The Prideful Ways

Nearly everyday, there is a point in my life where I am shaking my head at the world. I see the things that people are doing and the ignorance that they display. I know that people do the same to me. I’m a very observant person, and it is a challenge at times to see the stupidity in others, and not have a thought of just how dumb they are. Do you do this? I struggle with this. Always have.
But really, who am I? Who am I to look at someone else and think that my ways are so much better, or my ignorance is not as severe as theirs? What I lack in one area, the other may be strong in. Today, I am going to talk about these thoughts that I have towards others, and just how sinful it is.
I have a few people that are occasionally around who love to strut their stuff. They display it, and I truly believe they have no idea that they have a, “look at me, I’m special” way about them. Or, maybe they do, and really find it pleasurable to rub their self-absorbed greatness in the faces of others? As for myself, I fully admit that there was a time in my earlier adult years where I was a narcissistic, self-centered pompous man who gave myself reasons to be better than others. I guess I formed this way of thinking because of learned behaviors that came from my environment, along with my personal insecurities? I chose to put myself around those kind of people. I grew up around those kind of people. Today, as I grow older, I try to see the good in people as much as I can. My heart is being, and has been sanctified by His love and grace, because I know that this heart of mine has been through some major changes. Only the love of God could do that. I truly give myself more time to stop and try to understand that the people I was once quick to judge, also struggle with things that make them who they are. Just like me.
I sure didn’t think much about the love of God, and how I should extend grace to others, when I chose to walk without Him in the past. Still, I have times where my flesh is right there, looking at people, with a big “really??”. Thinking to myself, “Is this really happening? Is this man or woman really doing this?” I really try to understand why they are that way, instead of just saying to myself how dumb they are. None of us are dumb. We just think about things in different ways, and sometimes we lack understanding in areas, leading us to think others are dumb, and making ourselves look dumb.
I know now that we are all full of pride. It took a better understanding of The Bible to understand that to a higher perspective. We are all full of this sinful nature that brings us to points in our walk that makes us think that we are above others.
We live in a world that is always conditioning us to compete. To glorify our egos. To look better than the next. To be what the person on the magazine cover, or what the Hollywood star looks like. We put students in a room and give awards to the smartest ones, to show the others how their level of intelligence didn’t measure up. We are so full of this pride that we really don’t look at, or want to know what God thinks. I strut mine, and you strut yours, and the carnal world tells us that it is totally acceptable.

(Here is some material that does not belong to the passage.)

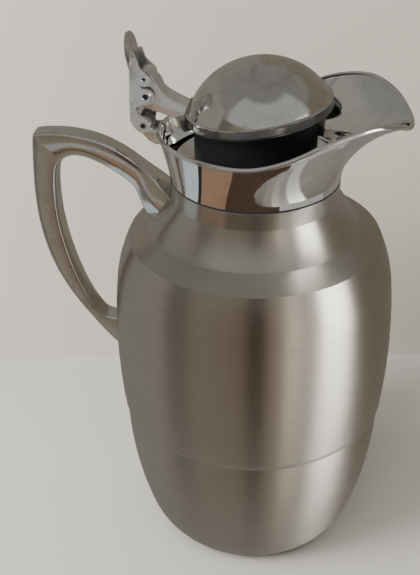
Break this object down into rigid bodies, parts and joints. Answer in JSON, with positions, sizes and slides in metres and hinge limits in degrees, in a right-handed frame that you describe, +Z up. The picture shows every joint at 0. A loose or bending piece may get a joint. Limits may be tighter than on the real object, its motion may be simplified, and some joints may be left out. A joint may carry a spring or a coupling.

Jesus had a lot to say about equality, humility, being humble and not thinking you are better than the next. I could point out a lot of verses. Hopefully though, you already know what the Bible says? I will say that in our walk as Christ followers, that we, in our pride, push to do what only Christ could do. Not sin. It is impossible to not sin. Go read and understand Genesis, and you will see why. Many Christians these days go around displaying their righteousness for all of the world to see, which is a big form of pride. They say that they are so well-disciplined, and go for days or weeks not sinning, or attend church so often that their accountability prevents them from sinning. How prideful it is to think that anyone could do what only Jesus did. I sometimes think that some of the greatest measures of pride are found in many of the church buildings of today, with the practices implicated by the prideful men who lead them. The world of competition has walked into the churches, and runs the show, right there in the body of believers. Do we not know that we are born into sin, live in sin, and die in sin? Why is there so much emphasis on the pastors, programs, money, organizations, and institutionalized practices? Pride, I believe. “Religion”, or keeping a bunch of rules, destroys the “relationship” He longs for me to have with Him. Did Jesus not explain this to the prideful Pharisees?
I see how merciful the Lord is when I fail Him, and He knows that I am trying, and failing. I am slipping, and not feeling real good about it. I have a heart of repentance, and sometimes do the same thing I have already attempted to turn away from. I am still reaping what I have sown in my ignorance, and the lingering pride is still there. He sees that, far deeper than I do, or ever will. He no longer sees me in my sin, but sees me as His son. He sees my simple faith in Jesus, and what He has done. It is no longer me who has the control in my free-will, it is He who is changing me into what I could never be, because I love Him now. He is the true power, that the prideful world will tell you is found within yourself, without Him. He is the one who tells me that I need to give up the harmful seeds that I plant within myself when I look down on others. He is the One who tells me that our works are like “filthy rags”. He is why I am letting go of the thoughts of people being ignorant, and realizing that it is a timely process, and a totally different experience for each individual. My experience has brought me to a place of thinking deeply about the pride of the world, and within.